Most of the year, nobody visits Disappointment Valley. It is on a turn-off on a turn-off from a lonely highway. But on a warm September day in 2011, a small crowd, mostly from the resort town of Telluride, appeared. Inspired by a recently shown film called Wild Horses and Renegades in which actors such as Viggo Mortensen and Daryl Hannah warn that wild horses are on the brink of extinction thanks to big business and government conspiracy, some of the activists had unsuccessfully sued to stop a BLM roundup of roughly half of the 85 horses in the valley, due to take place that very day. Now, they hoped to halt it another way, gathering in their designated pink-ribbon viewing rectangle to chant slogans and hoist placards.
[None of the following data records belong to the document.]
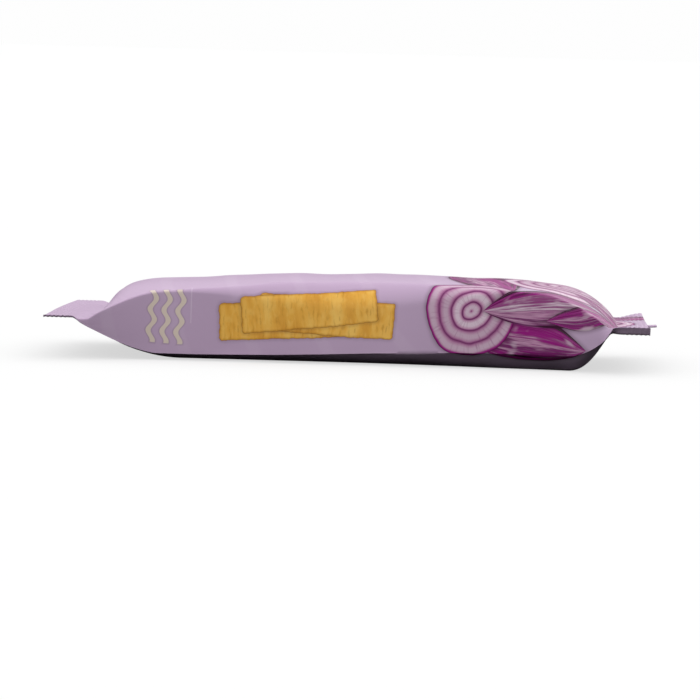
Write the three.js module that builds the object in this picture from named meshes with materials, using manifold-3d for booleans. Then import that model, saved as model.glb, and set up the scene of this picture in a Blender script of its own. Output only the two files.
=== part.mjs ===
// A sealed bag of crisps, lying on its back. A tube of printed film holds flat stacks of long
// crisps, so the filled part is a low box with soft edges. A flat seal closes each end, and
// between a seal and the filled part the tube opens out from a line to the full section.
// Millimetres, +X along the bag towards its bottom seal, +Z up, resting on z = 0.

import * as THREE from "three";
import { mergeVertices } from "three/addons/utils/BufferGeometryUtils.js";
import Module from "manifold-3d";

const { smoothstep, lerp, clamp } = THREE.MathUtils;

// The film tube, laid flat
const FLAT_WIDTH = 112;
const SEAL_THICKNESS = 0.9;

// Along the bag: where each seal ends and where its pressed ribs stop
const TOP_SEAL_END = -139;
const TOP_RIBS_STOP = -127;
const BOTTOM_RIBS_STOP = 127;
const BOTTOM_SEAL_END = 139.6;
const SEAM_TAIL_END = 144;

// Heights above the surface that the bag lies on
const TOP_SEAL_HEIGHT = 19.4;
const BOTTOM_SEAL_HEIGHT = 19.6;
const CREST_HEIGHT = 38.4;
const CREST_AT = 15;
const CREST_FALL = 0.00036;
const EDGE_BELOW_CREST = 1.3;
const FOLD_HEIGHT = 5;
const FOLD_SLOPE = 0.03;

// The section of the filled part. Its front edge is a sharp crease near a seal and softens
// over the distances from the ribs that CREASE gives.
const NARROWING = 0.452;
const EDGE_RADIUS = 6;
const CREASE_RADIUS = 2.5;
const CREASE = [27, 62];
const EDGE_RADIUS_SHARE = 0.26;
const CROWN_POWER = 2.5;
const SIDE_LEAN = 1.6;
const SIDE_FLARE = 1;
const FULL_SIDE = 30;
const UNDERSIDE_WIDTH = { top: 22, bottom: 15 };
const UNDERSIDE_CHANGE = [0, 90];
const UNDERSIDE_SAG = 0.35;

// How each line leaves a seal: where it starts, over what length it reaches its full height
// and how steeply it sets off
const OPENING = {
  crest: { top: [-115.5, 30, 5.5], bottom: [127.5, 34, 3] },
  edge: { top: [-119, 32, 1.9], bottom: [123, 40, 2.2] },
  fold: { top: [-126, 40, 1.35], bottom: [123, 20, 1.9] },
  base: { top: [-123, 50, 2], bottom: [121.5, 17.5, 2.2] },
};

// The seals: pressed ribs across the film, the near edge that curls down at the top seal and up
// at the bottom seal, and the bottom seal's droop to both sides and lifted far corner
const RIBS = 6;
const RIB_DEPTH = 0.4;
const CURL_WIDTH = 5;
const TOP_CURL = -0.8;
const BOTTOM_CURL = 2.6;
const BOTTOM_CURL_FROM = 113;
const BOTTOM_DROOP = 1;
const FAR_LIFT = 2.4;
const FAR_LIFT_FROM = 20;

// The long seam down the middle of the back, folded flat
const SEAM_WIDTH = 12;
const SEAM_THICKNESS = 0.5;
const SEAM_BITE = 0.3;
const SEAM_RELIEF = 15;
const TAIL_WIDTH = 7;

// Steps of the surface grid, round half the section and along the bag
const COLUMNS = { crown: 6, edge: 4, side: 3, underside: 4, base: 6 };
const TAPER_ROWS = 20;
const MIDDLE_ROWS = 12;
const TAPER_LENGTH = 45;
const CROWDING = 1.3;

// 0 where a line starts, 1 after its length, steeper at its start for a higher power
function opened(x, line) {
  const share = (start, length, power) =>
    1 - (1 - clamp(Math.abs(x - start) / length, 0, 1)) ** power;
  const { top, bottom } = OPENING[line];
  if (x <= top[0] || x >= bottom[0]) return 0;
  return share(...top) * share(...bottom);
}

const sealHeight = (x) =>
  lerp(TOP_SEAL_HEIGHT, BOTTOM_SEAL_HEIGHT, smoothstep(x, TOP_RIBS_STOP, BOTTOM_RIBS_STOP));

// The lines that run along the bag: the crest, the edge of the front, the fold and the back
function heights(x) {
  const seal = sealHeight(x);
  const half = SEAL_THICKNESS / 2;
  const fullCrest = CREST_HEIGHT - CREST_FALL * (x - CREST_AT) ** 2;
  const fullEdge = fullCrest - EDGE_BELOW_CREST;
  const fullFold = FOLD_HEIGHT + FOLD_SLOPE * x;
  return {
    crest: Math.max(lerp(seal, fullCrest, opened(x, "crest")), seal + half),
    edge: Math.max(lerp(seal, fullEdge, opened(x, "edge")), seal + half),
    fold: Math.min(lerp(seal, fullFold, opened(x, "fold")), seal - half / 5),
    base: Math.min(lerp(seal, 0, opened(x, "base")), seal - half),
  };
}

// Half of the section at x, as [y, z], from the middle of the front round to the middle of the
// back. The film doesn't stretch, so the section narrows as much as its sides grow tall.
function halfSection(x) {
  const { crest, edge, fold, base } = heights(x);
  const tall = edge - fold;
  const opening = clamp((tall - SEAL_THICKNESS) / FULL_SIDE, 0, 1);
  const halfWidth = FLAT_WIDTH / 2 - NARROWING * Math.max(tall - SEAL_THICKNESS, 0);
  const fromRibs = Math.min(x - TOP_RIBS_STOP, BOTTOM_RIBS_STOP - x);
  const radius = lerp(CREASE_RADIUS, EDGE_RADIUS, smoothstep(fromRibs, ...CREASE));
  const drop = Math.min(radius, EDGE_RADIUS_SHARE * tall);
  const underside = lerp(
    UNDERSIDE_WIDTH.top,
    UNDERSIDE_WIDTH.bottom,
    smoothstep(x, ...UNDERSIDE_CHANGE),
  );
  const crown = (y) => (crest - edge) * (1 - (y / halfWidth) ** CROWN_POWER);
  // The side leans in towards the front and flares out towards the fold
  const sideAt = (z) => {
    const t = (edge - drop - z) / (edge - drop - fold);
    return opening * (SIDE_FLARE * Math.max(t, 0) ** 2 - SIDE_LEAN * (1 - t) ** 2);
  };
  const points = [];

  for (let i = 0; i < COLUMNS.edge; i++) {
    const turn = (i / COLUMNS.edge) * (Math.PI / 2);
    const y = halfWidth - radius * (1 - Math.sin(turn));
    const z = edge - drop * (1 - Math.cos(turn)) + crown(y) * Math.cos(turn);
    points.push([y + sideAt(z), z]);
  }
  const frontWidth = points[0][0];
  const front = Array.from({ length: COLUMNS.crown }, (_, i) => {
    const across = i / COLUMNS.crown;
    return [frontWidth * across, edge + crown((halfWidth - radius) * across)];
  });
  points.unshift(...front);
  for (let i = 0; i < COLUMNS.side; i++) {
    const z = lerp(edge - drop, fold, i / COLUMNS.side);
    points.push([halfWidth + sideAt(z), z]);
  }
  const foldWidth = halfWidth + SIDE_FLARE * opening;
  for (let i = 0; i < COLUMNS.underside; i++) {
    const t = i / COLUMNS.underside;
    const inwards = underside * (2 * t * (1 - t) * UNDERSIDE_SAG + t * t);
    points.push([foldWidth - inwards, base + (fold - base) * (1 - t) ** 2]);
  }
  for (let i = 0; i <= COLUMNS.base; i++) {
    const y = (foldWidth - underside) * (1 - i / COLUMNS.base);
    const overSeam = 1 - smoothstep(y, SEAM_WIDTH / 2, SEAM_RELIEF);
    points.push([y, base + SEAM_THICKNESS * overSeam * opened(x, "base")]);
  }
  return points;
}

// How far the film at a seal leaves its plane. Y runs from the near side, -Y, to the far side.
function sealShape(x, y) {
  const half = FLAT_WIDTH / 2;
  const near = clamp((-y - half + CURL_WIDTH) / CURL_WIDTH, 0, 1);
  const far = clamp((y - FAR_LIFT_FROM) / (half - FAR_LIFT_FROM), 0, 1);
  const inTop = 1 - smoothstep(x, TOP_RIBS_STOP, OPENING.edge.top[0]);
  const inBottom = smoothstep(x, BOTTOM_CURL_FROM, BOTTOM_RIBS_STOP);
  const atEnd = smoothstep(x, BOTTOM_RIBS_STOP, BOTTOM_SEAL_END);
  const curl = (TOP_CURL * inTop + BOTTOM_CURL * inBottom) * near;
  return curl + FAR_LIFT * atEnd * far ** 1.5 - BOTTOM_DROOP * inBottom * (y / half) ** 2;
}

// Stations along a seal, two to a rib, each with its step up or down
function ribStations(end, stop) {
  return Array.from({ length: 2 * RIBS + 1 }, (_, i) => ({
    x: lerp(end, stop, i / (2 * RIBS)),
    step: i === 2 * RIBS ? 0 : (i % 2 ? 0.5 : -0.5) * RIB_DEPTH,
  }));
}

function stations() {
  const plain = (from, to, rows) =>
    Array.from({ length: rows }, (_, i) => ({ x: lerp(from, to, i / rows), step: 0 }));
  // Rows crowd towards the seal, where the film turns fastest
  const taper = (from, to) =>
    Array.from({ length: TAPER_ROWS - 1 }, (_, i) => ({
      x: lerp(from, to, ((i + 1) / TAPER_ROWS) ** CROWDING),
      step: 0,
    }));
  const topTaperEnd = TOP_RIBS_STOP + TAPER_LENGTH;
  const bottomTaperEnd = BOTTOM_RIBS_STOP - TAPER_LENGTH;
  return [
    ...ribStations(TOP_SEAL_END, TOP_RIBS_STOP),
    ...taper(TOP_RIBS_STOP, topTaperEnd),
    ...plain(topTaperEnd, bottomTaperEnd, MIDDLE_ROWS),
    { x: bottomTaperEnd, step: 0 },
    ...taper(BOTTOM_RIBS_STOP, bottomTaperEnd).reverse(),
    ...ribStations(BOTTOM_SEAL_END, BOTTOM_RIBS_STOP).reverse(),
  ];
}

// The whole film as one closed skin: rings of points along the bag, with a strip over each end
function filmSkin() {
  const rings = stations().map(({ x, step }) => {
    const near = halfSection(x).map(([y, z]) => [-y, z]);
    const far = near.slice(1, -1).reverse().map(([y, z]) => [-y, z]);
    return [...near, ...far].map(([y, z]) => [x, y, z + step + sealShape(x, y)]);
  });
  const around = rings[0].length;
  const index = [];
  for (let row = 0; row < rings.length - 1; row++) {
    for (let i = 0; i < around; i++) {
      const next = (i + 1) % around;
      const a = row * around + i;
      const b = row * around + next;
      index.push(a, b, a + around, b, b + around, a + around);
    }
  }
  // A strip closes each end. It joins each column of the front to one below it on the back, from
  // the middle out to the sides. Half the ring has an odd number of steps, so no point is left.
  const last = (rings.length - 1) * around;
  const half = around / 2;
  for (let i = 0; i < (half - 1) / 2; i++) {
    const near = [half - i, half - i - 1, i + 1, i];
    const far = near.map((k) => (around - k) % around).reverse();
    for (const [a, b, c, d] of [near, far]) {
      index.push(a, b, c, a, c, d);
      index.push(last + c, last + b, last + a, last + d, last + c, last + a);
    }
  }
  const skin = new THREE.BufferGeometry();
  skin.setAttribute("position", new THREE.Float32BufferAttribute(rings.flat(2), 3));
  skin.setIndex(index);
  return skin;
}

// The seam as a thin strip under the back, with the tail that stands out of the bottom seal
function backSeam() {
  const seamStations = [
    ...stations().map(({ x }) => ({ x, half: SEAM_WIDTH / 2 })),
    { x: BOTTOM_SEAL_END + SEAM_BITE, half: TAIL_WIDTH / 2 },
    { x: SEAM_TAIL_END, half: TAIL_WIDTH / 2 },
  ];
  const points = seamStations.flatMap(({ x, half }) => {
    const section = halfSection(clamp(x, TOP_SEAL_END, BOTTOM_SEAL_END));
    const film = section[section.length - 1][1];
    const low = film - SEAM_THICKNESS;
    const high = film + SEAM_BITE;
    return [
      [x, -half, low],
      [x, half, low],
      [x, half, high],
      [x, -half, high],
    ].flat();
  });
  const index = [0, 3, 2, 0, 2, 1];
  for (let row = 0; row < seamStations.length - 1; row++) {
    for (let i = 0; i < 4; i++) {
      const a = 4 * row + i;
      const b = 4 * row + ((i + 1) % 4);
      index.push(a, b, a + 4, b, b + 4, a + 4);
    }
  }
  const last = points.length / 3 - 4;
  index.push(last, last + 1, last + 2, last, last + 2, last + 3);
  const strip = new THREE.BufferGeometry();
  strip.setAttribute("position", new THREE.Float32BufferAttribute(points, 3));
  strip.setIndex(index);
  return strip;
}

const wasm = await Module();
wasm.setup();

function solidOf(geometry) {
  const merged = mergeVertices(geometry);
  return new wasm.Manifold(
    new wasm.Mesh({
      numProp: 3,
      vertProperties: merged.attributes.position.array,
      triVerts: new Uint32Array(merged.index.array),
    }),
  );
}

function geometryOf(solid) {
  const { vertProperties, triVerts } = solid.getMesh();
  const geometry = new THREE.BufferGeometry();
  geometry.setAttribute("position", new THREE.BufferAttribute(vertProperties, 3));
  geometry.setIndex(new THREE.BufferAttribute(triVerts, 1));
  geometry.computeVertexNormals();
  return geometry;
}

const printedFilm = new THREE.MeshStandardMaterial({
  color: 0xc9aed0,
  roughness: 0.42,
  metalness: 0,
});

const bag = new THREE.Mesh(geometryOf(solidOf(filmSkin()).add(solidOf(backSeam()))), printedFilm);
bag.name = "bag";

// The origin is under the middle of the whole length
bag.position.x = -(TOP_SEAL_END + SEAM_TAIL_END) / 2;

const crispsBag = new THREE.Group();
crispsBag.add(bag);

export default crispsBag;
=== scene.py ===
# %% [markdown]
# # A bag of long crisps
# The real thing is a tube of printed polypropylene film. A machine closes it with one long
# seam down its back and one flat ribbed seal at each end, and the flat crisps inside stretch
# it into a low box. It lies on its back, so its printed front faces up.
#
# One sheet of film is one mesh here. Every point of it is worked out from two numbers, how
# far along the bag it is and how far round the tube, so the same two numbers can place the
# print on it later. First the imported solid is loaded, as the frame that the film has to fit.

# %% Load the frame
import math

import bpy
import numpy as np
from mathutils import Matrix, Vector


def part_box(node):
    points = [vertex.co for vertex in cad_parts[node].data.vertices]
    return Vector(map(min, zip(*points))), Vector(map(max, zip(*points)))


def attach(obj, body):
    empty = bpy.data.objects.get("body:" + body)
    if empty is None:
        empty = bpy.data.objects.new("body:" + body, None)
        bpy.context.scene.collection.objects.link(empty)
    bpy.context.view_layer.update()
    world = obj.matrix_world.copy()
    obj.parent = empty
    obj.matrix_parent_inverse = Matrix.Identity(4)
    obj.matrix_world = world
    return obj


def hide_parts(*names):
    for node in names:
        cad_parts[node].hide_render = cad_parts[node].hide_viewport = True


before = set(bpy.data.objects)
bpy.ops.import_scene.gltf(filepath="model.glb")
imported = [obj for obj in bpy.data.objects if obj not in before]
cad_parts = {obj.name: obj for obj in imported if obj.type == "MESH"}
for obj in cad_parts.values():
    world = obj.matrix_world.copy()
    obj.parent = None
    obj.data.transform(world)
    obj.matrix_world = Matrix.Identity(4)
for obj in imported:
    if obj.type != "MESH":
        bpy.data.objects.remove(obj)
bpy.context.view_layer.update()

low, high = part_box("bag")
MM = 0.001
print("solid, mm:", [round((b - a) / MM, 1) for a, b in zip(low, high)])

# %% [markdown]
# ## The bag's sizes
# All lengths are in millimetres until the mesh is made. The solid gives the length, the flat
# width and the height, over which the film of the front domes by a millimetre. The rest is
# what such a bag measures: seals of about 13 mm, pressed into ribs 2 mm apart, and a seam
# 12 mm wide, whose tail stands out of the bottom seal.

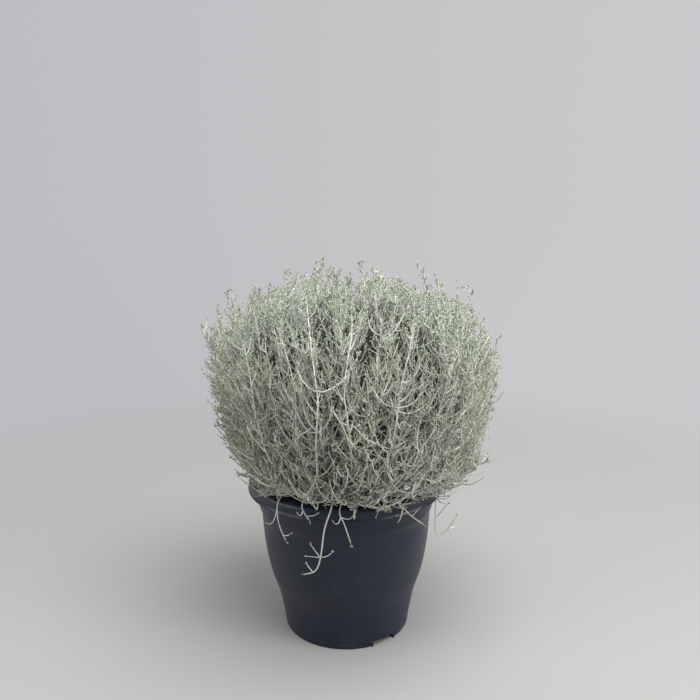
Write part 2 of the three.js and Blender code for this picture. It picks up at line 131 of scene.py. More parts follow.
def bezier(start: Rows, bend: Rows, end: Rows, shares: Rows) -> Rows:
    """Points on quadratic curves, one for each row: an array of curves by shares by three."""
    s = shares[None, :, None]
    return start[:, None] * (1 - s) ** 2 + 2 * bend[:, None] * s * (1 - s) + end[:, None] * s**2


def read_along(routes: Rows, rings: Rows, places: Rows) -> tuple[Rows, Rows]:
    """Points and directions at places on stems.

    Args:
        routes: Stems by points by three.
        rings: The share of the length that each point stands at.
        places: Stems by places, as shares of the length.

    Returns:
        The points and the unit directions, stems by places by three.
    """
    after = np.clip(np.searchsorted(rings, places, side="right"), 1, len(rings) - 1)
    rows = np.arange(len(routes))[:, None]
    low, high = routes[rows, after - 1], routes[rows, after]
    part = (places - rings[after - 1]) / (rings[after] - rings[after - 1])
    return low + (high - low) * part[..., None], unit(high - low)


def swung(ways: Rows, angles: Rows, turns: Rows) -> Rows:
    """Directions at an angle from others.

    Args:
        ways: Unit directions, one row each.
        angles: The angle from each direction, in radians.
        turns: The turn round each direction, in radians.

    Returns:
        The new unit directions.
    """
    helper = np.where(np.abs(ways[:, 2:3]) < 0.9, UP, np.array((1.0, 0.0, 0.0)))
    across = unit(np.cross(ways, helper))
    third = np.cross(ways, across)
    side = across * np.cos(turns)[:, None] + third * np.sin(turns)[:, None]
    return unit(ways * np.cos(angles)[:, None] + side * np.sin(angles)[:, None])


def mm(*points: tuple[int, int, int]) -> Rows:
    """Points that are written in millimetres, in metres."""
    return np.array(points) / 1000


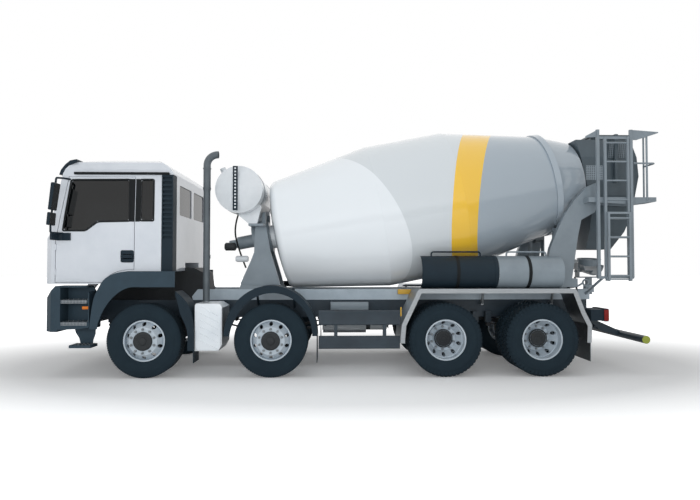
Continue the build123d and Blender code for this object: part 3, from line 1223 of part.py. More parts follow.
def mirror(side):
    """Two mirror housings on a tube loop that stands out from the door."""
    big = side_prism([(-1241, 2367), (-1202, 2745), (-1152, 2745), (-1203, 2367)], MIRROR_Y, 15)
    small = side_prism([(-1262, 2156), (-1246, 2333), (-1208, 2333), (-1222, 2156)], MIRROR_Y, 15)
    y = (MIRROR_Y[0] + MIRROR_Y[1]) / 2
    arm = bent_rod([(-1180, -CAB_Y + 8, 2055), (-1212, -1200, 2055), (-1243, y, 2055), (-1243, y, 2200),
                    (-1172, y, 2820), (-1150, -1190, 2838), (-1100, -1080, 2838)], 14, 25)
    foot = plan_prism([(-1262, -1114), (-1262, -1180), (-1250, y), (-1225, y), (-1215, -1180), (-1180, -1146),
                       (-1072, -1146), (-1072, -1114)], (1955, 2062))
    return on_side(big + small + arm + foot - cab_block(0), side)


CAB_HINGE_Y = 300.0


def cab_supports():
    """The two pivots at the front of the frame and the cab's two feet on them."""
    foot = None
    for y in (-CAB_HINGE_Y, CAB_HINGE_Y):
        part = side_prism([(PIVOT_X - 38, PIVOT_Z), (PIVOT_X + 155, CAB_LOW + 4), (PIVOT_X + 310, CAB_LOW + 4),
                           (PIVOT_X + 45, PIVOT_Z), (PIVOT_X + 25, PIVOT_Z - 40), (PIVOT_X - 25, PIVOT_Z - 40)],
                          (y - 25, y + 25))
        foot = part if foot is None else foot + part
    pin = rod((PIVOT_X, -CAB_HINGE_Y - 60, PIVOT_Z), (PIVOT_X, CAB_HINGE_Y + 60, PIVOT_Z), 20 + PIN_GAP)
    return foot - pin


def cab_pivot():
    """The brackets and the pin on which the cab tilts."""
    shape = rod((PIVOT_X, -CAB_HINGE_Y - 56, PIVOT_Z), (PIVOT_X, CAB_HINGE_Y + 56, PIVOT_Z), 20)
    for y in (-CAB_HINGE_Y, CAB_HINGE_Y):
        for s in (-1, 1):
            yy = y + s * 44
            shape += side_prism([(PIVOT_X - 38, PIVOT_Z + 38), (PIVOT_X + 38, PIVOT_Z + 38), (-1100, 960), (-1100, 820),
                                 (PIVOT_X - 38, PIVOT_Z - 60)], (yy - 8, yy + 8))
    shape += block((-1180, -1100), (-RAIL_Y + 1, RAIL_Y - 1), (840, 900))
    return shape


def main():
    os.makedirs("parts", exist_ok=True)
    front_eye, rear_eye = tow_eyes()
    put("frame", frame() + cab_pivot() + front_eye + rear_eye)
    put("subframe", subframe() + swivel_seat())
    put("engine", engine())
    put("axles", [front_axle(0), front_axle(AXLE_2), rear_axle(AXLE_3), rear_axle(AXLE_4)])
    springs = [leaf_spring(x, y, FRONT_SPRING_HALF, SPRING_SEAT, SPRING_EYE_Z)
               for x in (0.0, AXLE_2) for y in (-FRONT_SPRING_Y, FRONT_SPRING_Y)]
    springs += [leaf_spring(x, y, REAR_SPRING_HALF, REAR_SEAT, SPRING_EYE_Z)
                for x in (AXLE_3, AXLE_4) for y in (-REAR_SPRING_Y, REAR_SPRING_Y)]
    put("leaf_springs", springs)
    put("front_mudguards", front_mudguards())
    put("rear_mudguards", rear_mudguards())
    put("side_boards", side_boards())
    put("exhaust", [silencer(), exhaust_stack()])
    put("fuel_tank", fuel_tank())
    put("water_tank", water_tank())
    put("drum_pedestals", [front_pedestal(), rear_pedestal()])
    put("drum", drum())
    put("collector", collector())
    put("inlet_hopper", hopper())
    put("turntable", turntable())
    put("chute", chute())
    for name, (x0, x1) in SPARES.items():
        put(name, spare_chute(x0, x1))
    put("ladder", ladder() + ladder_hinges())
    put("lower_ladder", lower_ladder())
    put("underrun_bar", underrun_bar())
    put("lamps", lamps() + headlamps())
    put("bumper", bumper())
    walls, sheet = cab_walls(), glass_sheet()
    put("cab_shell", cab_shell(walls) + cab_supports() + door_hinges())
    put("cab_glass", cab_glass(sheet))
    put("cab_wings", on_both_sides(cab_wing()))
    put("cab_trim", [*intake(), visor()])
    put("front_flap", front_flap())
    put("cab_interior", [*seats(), dash()])
    for name, side in SIDES.items():
        put(f"roller_{name}", roller(side))
        put(f"door_{name}", door(walls, side))
        put(f"door_glass_{name}", door_glass(sheet, side))
        put(f"mirror_{name}", mirror(side))
        for number, x in enumerate((0.0, AXLE_2), 1):
            put(f"knuckle_{number}_{name}", on_side(knuckle(x), side))
            put(f"rim_{number}_{name}", on_side(front_wheel(x), side))
            put(f"tyre_{number}_{name}", on_side(tyre(x, -FRONT_WHEEL_Y), side))
        for number, x in enumerate((AXLE_3, AXLE_4), 3):
            put(f"rims_{number}_{name}", on_side(twin_rims(x), side))
            put(f"tyres_{number}_{name}", [on_side(tyre(x, -y), side) for y in (TWIN_INNER_Y, TWIN_OUTER_Y)])
    for number, x in enumerate((0.0, AXLE_2), 1):
        put(f"tie_rod_{number}", tie_rod(x))


main()
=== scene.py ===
# %% [markdown]
# # A concrete mixer truck
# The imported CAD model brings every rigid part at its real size. This lesson gives each part its finish,
# adds the small pieces that the CAD model leaves out, and lights the truck like a studio picture.

# %% Load the frame
import bpy
import bmesh
import json
import math
from mathutils import Matrix, Vector

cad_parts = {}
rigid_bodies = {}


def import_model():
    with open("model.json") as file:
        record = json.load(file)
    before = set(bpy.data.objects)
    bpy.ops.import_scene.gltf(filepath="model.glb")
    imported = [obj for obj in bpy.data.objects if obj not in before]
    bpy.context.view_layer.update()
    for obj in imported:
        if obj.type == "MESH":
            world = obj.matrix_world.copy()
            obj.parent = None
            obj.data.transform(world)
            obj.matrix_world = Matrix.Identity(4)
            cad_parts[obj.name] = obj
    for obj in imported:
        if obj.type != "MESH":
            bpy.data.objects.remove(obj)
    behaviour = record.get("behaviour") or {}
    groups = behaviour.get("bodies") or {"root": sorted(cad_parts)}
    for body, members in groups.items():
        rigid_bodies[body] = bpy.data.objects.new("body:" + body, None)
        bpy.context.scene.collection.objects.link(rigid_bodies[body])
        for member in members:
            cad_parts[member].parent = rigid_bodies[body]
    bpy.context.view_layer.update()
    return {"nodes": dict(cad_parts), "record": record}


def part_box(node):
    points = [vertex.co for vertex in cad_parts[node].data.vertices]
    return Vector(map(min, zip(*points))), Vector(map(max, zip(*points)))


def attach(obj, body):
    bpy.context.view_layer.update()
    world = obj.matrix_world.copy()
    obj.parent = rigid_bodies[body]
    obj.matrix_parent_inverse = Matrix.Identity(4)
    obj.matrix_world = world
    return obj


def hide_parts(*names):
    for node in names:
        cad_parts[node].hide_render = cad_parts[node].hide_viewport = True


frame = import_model()
nodes = frame["nodes"]
bpy.ops.object.select_all(action="DESELECT")

# %% [markdown]
# ## Places read from the frame
# The wheels give the places of the four axles. Everything that sits at a known distance from an axle is
# then placed from these values, so it stays right when the CAD model is packed again.

# %% Axles and sides
SIDES = {"left": -1, "right": 1}


def middle(node):
    low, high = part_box(node)
    return Vector([(a + b) / 2 for a, b in zip(low, high)])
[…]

"Suddenly, we had all kinds of people coming out of the woodwork," Holmes recalls. "People protesting. People waving signs saying '9/11 was an inside job.' It was a circus."
A small plane buzzed overhead repeatedly, swooping so close to the roundup helicopter that it had to land and the BLM canceled activities for the day. "It was truly a danger to the pilot, the horses and the public. It was completely inappropriate behavior," BLM employee Wayne Werkmeister told the Cortez Journal at the time.
The protesters were, in a way, blind to the horses' true predicament. Holmes says most of them didn't know that the local BLM had agreed to start using PZP after the roundup. They were still fighting the same battle, with the same entrenched, uncompromising positions that have gotten wild horses into the current mess.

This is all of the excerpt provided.